Entscheidungsstichwort (Thema)
Verwertungsbefugnis i.S. des § 1 Abs. 2 GrEStG
Leitsatz (redaktionell)
1) Durch § 1 Abs. 2 GrEStG sollen Sachverhalte erfasst werden, bei denen es zwar nicht zu einem Rechtsträgerwechsel, d.h. zu einer Änderung der Rechtszuständigkeit im Außenverhältnis kommt, bei denen jedoch der Berechtigte einem anderen im Innenverhältnis so weitgehende Einflussmöglichkeiten hinsichtlich des Grundstücks einräumt, die den in § 1 Abs. 1 GrEStG beschriebenen Tatbeständen so nahe kommen, dass letztlich dieser und nicht mehr der Eigentümer über die Verwertung des Grundstücks entscheiden kann und damit der andere sich den Wert des Grundstücks auf eigene Rechnung nutzbar machen kann.

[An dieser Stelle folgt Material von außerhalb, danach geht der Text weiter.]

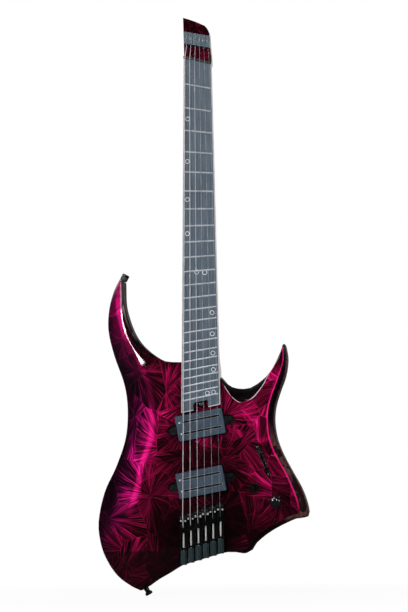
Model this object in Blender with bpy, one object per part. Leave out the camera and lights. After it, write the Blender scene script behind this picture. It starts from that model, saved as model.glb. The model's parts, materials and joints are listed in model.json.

2) Zur Erfüllung des Tatbestands i.S. des § 1 Abs. 2 GrEStG ist es nicht erforderlich, dass der Berechtigte wie ein Eigentümer über das Grundstück verfügen, d.h. es besitzen, verwalten, nutzen, belasten und einschließlich veräußern kann. Es genügt, wenn er die Verwertungsbefugnis über das Grundstück erlangt hat, auch wenn das eine oder andere der genannten Rechte ihm nicht eingeräumt worden ist oder ihm nicht zusteht.
Normenkette
GrEStG § 1 Abs. 2
Nachgehend
Tatbestand
Streitig ist, ob die Klägerin (Klin.) aufgrund eines in 0000 abgeschlossenen sog. Rahmenvertrages eine grunderwerbsteuerliche Verwertungsbefugnis im Sinne von § 1 Abs. 2 Grunderwerbsteuergesetz (GrEStG) hinsichtlich von Grundstücken erlangt hat, die durch einen Dritten erworben worden sind.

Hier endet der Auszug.